===== SUPPLIED DATA =====
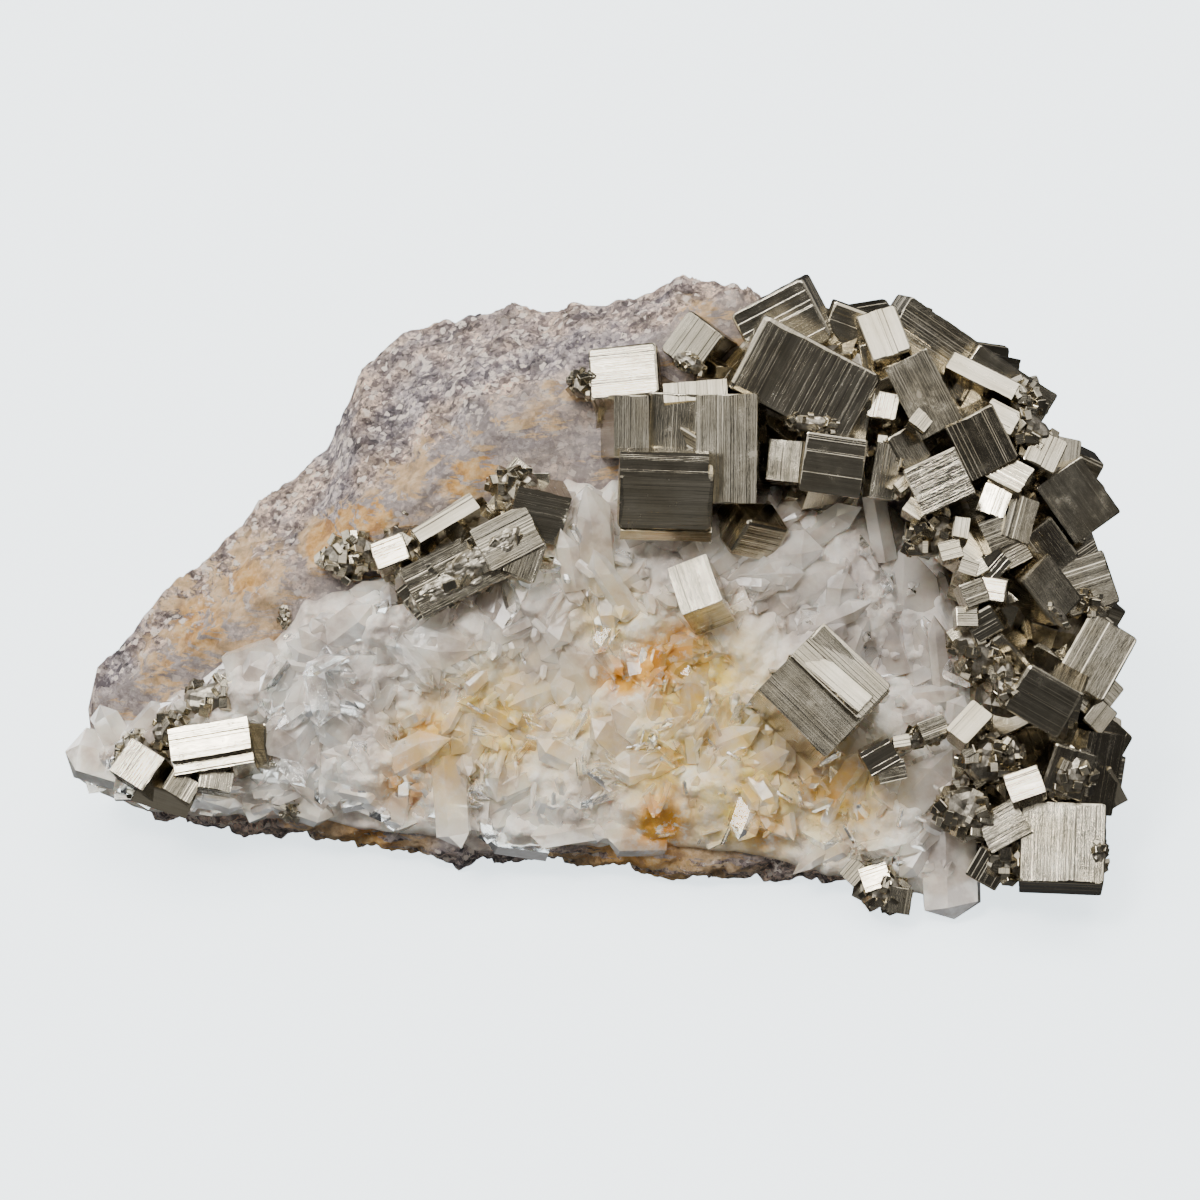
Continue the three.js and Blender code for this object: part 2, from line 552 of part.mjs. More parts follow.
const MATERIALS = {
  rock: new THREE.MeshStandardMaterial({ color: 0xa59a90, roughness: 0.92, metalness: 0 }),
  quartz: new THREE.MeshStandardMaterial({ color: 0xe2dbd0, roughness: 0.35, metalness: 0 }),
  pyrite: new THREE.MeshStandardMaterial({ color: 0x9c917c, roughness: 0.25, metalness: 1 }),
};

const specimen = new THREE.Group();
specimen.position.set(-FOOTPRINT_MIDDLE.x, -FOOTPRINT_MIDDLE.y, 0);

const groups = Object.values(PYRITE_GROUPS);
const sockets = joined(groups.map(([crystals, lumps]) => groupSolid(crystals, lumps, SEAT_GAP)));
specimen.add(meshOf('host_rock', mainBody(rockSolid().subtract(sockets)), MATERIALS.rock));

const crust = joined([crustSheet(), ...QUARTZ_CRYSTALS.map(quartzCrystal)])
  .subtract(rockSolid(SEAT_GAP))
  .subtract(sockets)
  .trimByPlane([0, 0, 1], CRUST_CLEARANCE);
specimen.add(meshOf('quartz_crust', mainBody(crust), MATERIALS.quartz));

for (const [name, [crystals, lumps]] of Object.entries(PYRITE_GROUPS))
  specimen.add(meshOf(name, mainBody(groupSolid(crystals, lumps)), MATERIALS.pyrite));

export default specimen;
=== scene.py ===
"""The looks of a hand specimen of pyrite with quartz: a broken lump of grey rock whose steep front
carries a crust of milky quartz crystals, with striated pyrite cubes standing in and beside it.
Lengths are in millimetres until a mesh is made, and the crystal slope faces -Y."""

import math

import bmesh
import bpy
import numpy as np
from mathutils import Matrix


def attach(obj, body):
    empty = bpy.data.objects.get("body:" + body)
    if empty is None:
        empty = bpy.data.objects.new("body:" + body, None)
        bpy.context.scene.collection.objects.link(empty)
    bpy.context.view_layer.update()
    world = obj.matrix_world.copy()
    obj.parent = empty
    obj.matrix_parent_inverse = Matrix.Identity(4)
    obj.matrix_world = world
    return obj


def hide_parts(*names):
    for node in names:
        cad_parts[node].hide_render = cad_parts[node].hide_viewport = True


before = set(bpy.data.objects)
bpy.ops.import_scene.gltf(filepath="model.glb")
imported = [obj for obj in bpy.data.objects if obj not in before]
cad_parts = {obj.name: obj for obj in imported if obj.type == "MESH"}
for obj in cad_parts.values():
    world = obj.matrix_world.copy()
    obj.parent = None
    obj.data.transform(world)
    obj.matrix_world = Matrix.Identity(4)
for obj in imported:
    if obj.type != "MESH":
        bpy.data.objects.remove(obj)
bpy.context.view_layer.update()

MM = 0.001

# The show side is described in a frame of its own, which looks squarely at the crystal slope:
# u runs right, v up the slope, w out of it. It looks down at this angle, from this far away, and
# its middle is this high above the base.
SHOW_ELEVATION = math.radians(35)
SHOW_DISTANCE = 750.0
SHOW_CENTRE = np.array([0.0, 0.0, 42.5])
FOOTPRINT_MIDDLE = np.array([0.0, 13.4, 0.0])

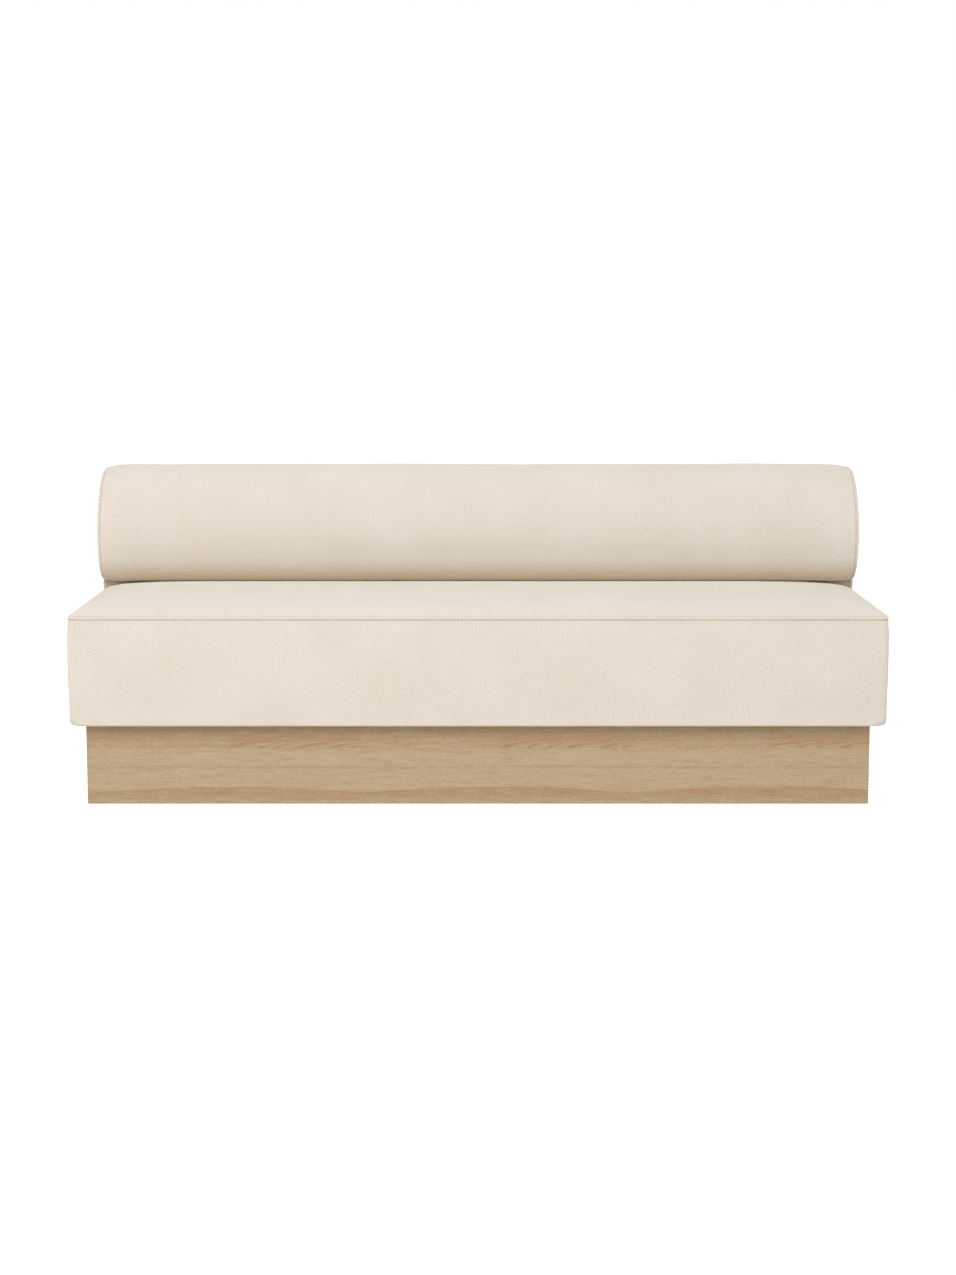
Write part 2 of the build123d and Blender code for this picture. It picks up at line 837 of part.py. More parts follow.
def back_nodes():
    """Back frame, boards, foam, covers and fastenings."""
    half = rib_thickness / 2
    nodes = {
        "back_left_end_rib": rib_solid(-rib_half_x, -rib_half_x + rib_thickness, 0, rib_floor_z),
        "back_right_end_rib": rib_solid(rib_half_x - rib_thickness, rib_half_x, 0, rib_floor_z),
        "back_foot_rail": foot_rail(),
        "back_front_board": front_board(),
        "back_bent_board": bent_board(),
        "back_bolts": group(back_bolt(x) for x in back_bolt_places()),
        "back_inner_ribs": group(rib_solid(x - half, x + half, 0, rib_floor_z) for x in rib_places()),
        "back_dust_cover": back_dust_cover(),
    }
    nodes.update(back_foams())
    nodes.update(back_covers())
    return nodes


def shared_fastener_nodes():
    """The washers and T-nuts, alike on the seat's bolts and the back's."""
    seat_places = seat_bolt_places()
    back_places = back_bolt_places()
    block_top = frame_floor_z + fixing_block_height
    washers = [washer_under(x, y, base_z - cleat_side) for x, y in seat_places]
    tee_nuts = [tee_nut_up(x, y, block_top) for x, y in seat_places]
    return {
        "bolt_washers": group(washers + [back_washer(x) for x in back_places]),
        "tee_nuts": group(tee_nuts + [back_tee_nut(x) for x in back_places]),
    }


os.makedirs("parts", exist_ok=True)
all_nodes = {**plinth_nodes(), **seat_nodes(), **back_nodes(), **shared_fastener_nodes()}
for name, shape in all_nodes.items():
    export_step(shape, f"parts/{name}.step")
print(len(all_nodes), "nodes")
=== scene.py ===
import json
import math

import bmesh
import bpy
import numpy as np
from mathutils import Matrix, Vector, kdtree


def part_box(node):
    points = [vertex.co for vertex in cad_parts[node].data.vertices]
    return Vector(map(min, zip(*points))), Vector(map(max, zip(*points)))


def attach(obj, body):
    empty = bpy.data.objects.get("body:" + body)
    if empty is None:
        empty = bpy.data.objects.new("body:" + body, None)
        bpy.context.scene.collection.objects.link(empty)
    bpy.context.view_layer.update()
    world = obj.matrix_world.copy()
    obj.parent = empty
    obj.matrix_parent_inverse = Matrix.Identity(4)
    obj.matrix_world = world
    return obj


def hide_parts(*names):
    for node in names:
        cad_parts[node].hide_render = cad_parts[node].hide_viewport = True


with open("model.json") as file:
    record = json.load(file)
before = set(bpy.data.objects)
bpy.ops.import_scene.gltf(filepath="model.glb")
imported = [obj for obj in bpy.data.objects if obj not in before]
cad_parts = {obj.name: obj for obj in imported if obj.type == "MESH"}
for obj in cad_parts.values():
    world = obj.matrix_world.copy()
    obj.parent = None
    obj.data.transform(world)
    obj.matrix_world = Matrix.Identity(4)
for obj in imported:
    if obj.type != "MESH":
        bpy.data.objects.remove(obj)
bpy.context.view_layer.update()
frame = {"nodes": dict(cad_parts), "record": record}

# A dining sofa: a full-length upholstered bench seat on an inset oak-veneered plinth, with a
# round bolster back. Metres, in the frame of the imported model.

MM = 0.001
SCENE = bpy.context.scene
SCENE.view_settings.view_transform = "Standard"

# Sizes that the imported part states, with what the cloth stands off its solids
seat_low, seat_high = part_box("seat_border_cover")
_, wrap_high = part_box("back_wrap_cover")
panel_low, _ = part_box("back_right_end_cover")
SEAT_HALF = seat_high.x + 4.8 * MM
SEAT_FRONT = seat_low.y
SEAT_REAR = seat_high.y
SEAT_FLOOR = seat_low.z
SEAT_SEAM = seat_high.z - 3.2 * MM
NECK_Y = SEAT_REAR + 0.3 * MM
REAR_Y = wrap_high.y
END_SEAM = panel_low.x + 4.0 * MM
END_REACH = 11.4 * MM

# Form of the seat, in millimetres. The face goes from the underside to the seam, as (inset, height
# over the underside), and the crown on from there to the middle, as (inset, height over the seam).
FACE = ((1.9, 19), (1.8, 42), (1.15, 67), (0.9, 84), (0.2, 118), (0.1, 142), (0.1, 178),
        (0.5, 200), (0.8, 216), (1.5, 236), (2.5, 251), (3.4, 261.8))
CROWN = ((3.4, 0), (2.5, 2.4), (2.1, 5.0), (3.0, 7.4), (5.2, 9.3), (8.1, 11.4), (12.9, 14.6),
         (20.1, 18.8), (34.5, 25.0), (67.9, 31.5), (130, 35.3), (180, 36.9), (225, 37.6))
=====
• WRITTEN PROBLEM:
From the entries, copy out each line containing the word "code".

• FULL OUTPUT:
Continue the three.js and Blender code for this object: part 2, from line 552 of part.mjs. More parts follow.
Write part 2 of the build123d and Blender code for this picture. It picks up at line 837 of part.py. More parts follow.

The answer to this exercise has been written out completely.